The day of May 3, 2018 was pretty uneventful. My husband had a doctor’s appointment so I had taken the day off to take him to his appointment. We made a pot roast for dinner that night. I haven’t eaten pot roast since.
Around 10:45pm I started getting sick. VERY sick. I honestly thought I had food poisoning. I was vomiting on and off for about 2 hours. I showered at one point. Finally, I decided I should probably go to the ER. I woke up my hubby and told him I wasn’t feeling good and I thought I had food poisoning. We discussed our options for us getting to the hospital. (I feel it pertinent to mention at this point that he hadn’t been driving for about 7 months due to a health issue taking much of his vision.)
I opted to drive since I thought it was just food poisoning.. We did get to the ER safely, thankfully. John did have his hand on the e-brake the whole time, just in case.
After a short wait I was taken back and the intake nurse took my vitals and asked the standard questions. We then go back to the room. It was your standard visit in the beginning. Small talk, what you’re there for, and if you’re me – joking. The doctor came in and introduced himself and we went over what was happening and why I was there.
Apparently, I did a great job telling the doc about the pressure in my head. The doctor ordered an x-ray and CT scan. We were joking around with the nurse as she was the nurse on duty when my husband was there in March.
The doctor came into the room to tell us what was going on. An aneurysm ruptured and I had a subarachnoid hemorrhage. They were contacting Hershey Medical Center and were going to life flight me. This is where my memory starts to get really fuzzy. I had been going in and out of consciousness since I got back to the room from my scan. I do remember John telling me “Okay Amanda, this isn’t funny anymore.”
We got to Hershey and I was in surgery later that afternoon having the ruptured aneurysm coiled. The immediate aftermath of the explosion looked different and felt different. But it was relatively uneventful. I slept for the better part of three days. I woke up here and there. I was blessed with all sorts of visitors while I was in the neuro ICU.
An angiogram was done to check on the aneurysm the following Thursday, May 10. My neurosurgeon said it was “misbehaving” and I was scheduled for more coils and a stent later that day.

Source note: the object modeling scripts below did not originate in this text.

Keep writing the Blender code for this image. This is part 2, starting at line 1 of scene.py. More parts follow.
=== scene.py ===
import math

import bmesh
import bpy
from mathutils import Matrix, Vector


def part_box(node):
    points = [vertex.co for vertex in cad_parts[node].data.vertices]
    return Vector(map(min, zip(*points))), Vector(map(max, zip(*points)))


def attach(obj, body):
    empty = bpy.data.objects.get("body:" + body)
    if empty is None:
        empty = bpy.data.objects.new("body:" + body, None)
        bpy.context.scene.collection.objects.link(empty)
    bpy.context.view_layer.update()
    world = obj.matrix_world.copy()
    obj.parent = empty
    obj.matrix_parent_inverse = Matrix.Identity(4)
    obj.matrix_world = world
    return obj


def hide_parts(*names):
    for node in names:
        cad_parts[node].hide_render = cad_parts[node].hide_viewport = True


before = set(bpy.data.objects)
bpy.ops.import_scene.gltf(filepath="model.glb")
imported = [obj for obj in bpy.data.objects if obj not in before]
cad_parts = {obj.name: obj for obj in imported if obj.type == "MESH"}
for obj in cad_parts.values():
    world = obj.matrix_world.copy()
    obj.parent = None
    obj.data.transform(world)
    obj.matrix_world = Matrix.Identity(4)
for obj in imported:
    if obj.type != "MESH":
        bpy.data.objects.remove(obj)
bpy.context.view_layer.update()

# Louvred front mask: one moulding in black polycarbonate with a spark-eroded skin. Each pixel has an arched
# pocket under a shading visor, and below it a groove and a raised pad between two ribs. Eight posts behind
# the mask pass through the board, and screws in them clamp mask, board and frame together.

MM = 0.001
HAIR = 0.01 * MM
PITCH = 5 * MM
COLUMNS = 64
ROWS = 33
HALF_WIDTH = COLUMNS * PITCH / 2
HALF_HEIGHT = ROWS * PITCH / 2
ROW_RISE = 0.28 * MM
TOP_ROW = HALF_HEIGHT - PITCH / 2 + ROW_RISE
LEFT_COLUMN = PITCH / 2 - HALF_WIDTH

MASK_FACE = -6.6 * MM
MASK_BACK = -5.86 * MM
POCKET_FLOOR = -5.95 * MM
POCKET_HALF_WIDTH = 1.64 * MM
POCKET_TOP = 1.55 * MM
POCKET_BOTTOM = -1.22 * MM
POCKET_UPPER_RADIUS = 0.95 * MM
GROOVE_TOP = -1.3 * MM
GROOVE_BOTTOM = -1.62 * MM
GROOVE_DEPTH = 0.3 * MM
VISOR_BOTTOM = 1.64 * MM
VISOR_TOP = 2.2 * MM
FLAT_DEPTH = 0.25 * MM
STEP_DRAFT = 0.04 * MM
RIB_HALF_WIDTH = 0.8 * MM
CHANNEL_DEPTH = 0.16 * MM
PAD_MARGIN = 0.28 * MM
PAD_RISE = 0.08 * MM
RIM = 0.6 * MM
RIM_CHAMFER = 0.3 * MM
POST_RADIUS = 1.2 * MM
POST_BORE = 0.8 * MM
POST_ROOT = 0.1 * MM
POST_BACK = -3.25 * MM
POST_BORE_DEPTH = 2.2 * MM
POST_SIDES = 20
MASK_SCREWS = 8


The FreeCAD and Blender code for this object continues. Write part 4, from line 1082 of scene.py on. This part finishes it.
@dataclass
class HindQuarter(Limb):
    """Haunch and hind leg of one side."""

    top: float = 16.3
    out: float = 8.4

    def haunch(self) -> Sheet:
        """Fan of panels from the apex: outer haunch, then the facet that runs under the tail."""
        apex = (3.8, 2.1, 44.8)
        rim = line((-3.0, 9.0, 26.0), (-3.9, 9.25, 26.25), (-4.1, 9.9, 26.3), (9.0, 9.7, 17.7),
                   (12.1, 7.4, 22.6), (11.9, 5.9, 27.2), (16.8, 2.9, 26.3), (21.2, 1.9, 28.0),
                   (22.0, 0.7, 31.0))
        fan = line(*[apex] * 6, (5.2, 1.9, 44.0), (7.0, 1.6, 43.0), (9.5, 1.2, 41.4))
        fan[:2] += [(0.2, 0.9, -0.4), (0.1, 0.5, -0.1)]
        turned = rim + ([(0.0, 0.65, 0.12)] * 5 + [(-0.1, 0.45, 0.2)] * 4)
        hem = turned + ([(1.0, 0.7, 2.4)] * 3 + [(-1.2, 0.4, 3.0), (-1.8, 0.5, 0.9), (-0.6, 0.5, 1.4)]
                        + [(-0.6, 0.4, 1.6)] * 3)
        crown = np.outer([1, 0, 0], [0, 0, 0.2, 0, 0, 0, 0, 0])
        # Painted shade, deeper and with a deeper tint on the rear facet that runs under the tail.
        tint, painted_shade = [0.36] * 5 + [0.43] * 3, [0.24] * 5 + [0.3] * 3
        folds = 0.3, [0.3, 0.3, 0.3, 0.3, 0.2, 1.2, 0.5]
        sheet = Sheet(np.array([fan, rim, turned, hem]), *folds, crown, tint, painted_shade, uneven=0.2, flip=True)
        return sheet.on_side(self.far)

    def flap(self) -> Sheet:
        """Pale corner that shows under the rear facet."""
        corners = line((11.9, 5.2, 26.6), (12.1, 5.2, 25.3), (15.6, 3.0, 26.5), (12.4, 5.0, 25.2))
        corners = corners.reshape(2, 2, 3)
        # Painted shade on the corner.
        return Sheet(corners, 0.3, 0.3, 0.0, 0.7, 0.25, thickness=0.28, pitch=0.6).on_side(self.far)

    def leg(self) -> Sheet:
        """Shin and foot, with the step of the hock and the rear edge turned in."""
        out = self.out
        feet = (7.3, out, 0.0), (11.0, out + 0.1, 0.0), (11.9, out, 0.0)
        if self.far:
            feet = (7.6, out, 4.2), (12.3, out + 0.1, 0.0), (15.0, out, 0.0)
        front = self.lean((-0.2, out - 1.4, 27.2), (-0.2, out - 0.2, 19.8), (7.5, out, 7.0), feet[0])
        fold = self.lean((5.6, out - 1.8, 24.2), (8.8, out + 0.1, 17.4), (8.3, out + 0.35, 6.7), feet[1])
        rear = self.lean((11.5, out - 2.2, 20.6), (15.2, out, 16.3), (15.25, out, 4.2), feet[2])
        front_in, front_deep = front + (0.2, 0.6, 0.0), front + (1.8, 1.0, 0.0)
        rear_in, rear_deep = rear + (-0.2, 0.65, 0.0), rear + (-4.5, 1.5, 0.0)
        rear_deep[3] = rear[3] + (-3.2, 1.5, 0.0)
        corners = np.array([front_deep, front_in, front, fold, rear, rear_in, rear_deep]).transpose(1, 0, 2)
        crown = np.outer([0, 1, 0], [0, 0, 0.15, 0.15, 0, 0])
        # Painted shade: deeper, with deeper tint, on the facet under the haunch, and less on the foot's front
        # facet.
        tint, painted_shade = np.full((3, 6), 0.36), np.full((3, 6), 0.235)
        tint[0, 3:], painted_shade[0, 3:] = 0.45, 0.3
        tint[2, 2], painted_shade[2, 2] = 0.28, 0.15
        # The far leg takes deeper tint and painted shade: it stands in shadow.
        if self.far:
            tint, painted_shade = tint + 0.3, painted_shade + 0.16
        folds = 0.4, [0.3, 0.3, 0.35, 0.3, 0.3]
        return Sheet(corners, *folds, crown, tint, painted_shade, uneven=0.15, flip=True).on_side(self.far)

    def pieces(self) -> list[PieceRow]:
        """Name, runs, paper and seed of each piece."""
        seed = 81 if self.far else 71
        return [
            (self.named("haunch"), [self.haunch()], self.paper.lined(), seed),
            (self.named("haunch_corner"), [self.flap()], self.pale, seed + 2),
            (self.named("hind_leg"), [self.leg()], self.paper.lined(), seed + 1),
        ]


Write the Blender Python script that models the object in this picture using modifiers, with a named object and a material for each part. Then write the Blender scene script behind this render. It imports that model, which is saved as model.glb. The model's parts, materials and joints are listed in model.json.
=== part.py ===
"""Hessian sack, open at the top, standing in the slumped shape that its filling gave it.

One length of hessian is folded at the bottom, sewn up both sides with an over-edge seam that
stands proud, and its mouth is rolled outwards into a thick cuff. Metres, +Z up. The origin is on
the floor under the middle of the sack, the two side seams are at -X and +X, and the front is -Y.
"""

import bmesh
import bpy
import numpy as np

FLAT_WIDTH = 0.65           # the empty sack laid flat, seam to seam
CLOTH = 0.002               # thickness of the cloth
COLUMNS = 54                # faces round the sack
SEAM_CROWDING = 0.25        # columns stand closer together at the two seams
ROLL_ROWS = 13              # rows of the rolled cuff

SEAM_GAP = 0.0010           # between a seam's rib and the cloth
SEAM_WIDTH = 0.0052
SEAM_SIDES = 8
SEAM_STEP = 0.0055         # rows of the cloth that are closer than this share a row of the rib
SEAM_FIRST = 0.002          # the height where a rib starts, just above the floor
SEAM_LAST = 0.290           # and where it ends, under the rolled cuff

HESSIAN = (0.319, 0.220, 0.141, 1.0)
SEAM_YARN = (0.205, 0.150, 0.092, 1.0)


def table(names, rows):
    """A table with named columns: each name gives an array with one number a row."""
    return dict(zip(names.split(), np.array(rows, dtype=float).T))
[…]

Penn State Hershey Medical Center was my home for almost two weeks before I was discharged. Two weeks is a very minimal stay for what I went through.
They say when an aneurysm ruptures it will be the worst headache of your life. This is the truth. There is also a pop that can be heard/felt. I remember feeling/hearing this but I was so consumed with how terrible I felt and how I couldn’t stop getting sick that the pop became a footnote in the story.
One of the things I have started doing is making blankets and giving them away to brain aneurysm and stroke survivors. I call it Blankets for Berries. It’s a small way I can offer comfort to someone who has gone through a life changing event. The blankets aren’t usually perfect but they are homemade and soft. 🙂
I have long term goals I am still working on fleshing out but my short term goal is to give away 12 blankets by Oct 1, 2021. I survived something that many people don’t and I want to support other survivors. I want others to know they are not alone. It’s a big part of why I am so open about my story and share it at every opportunity.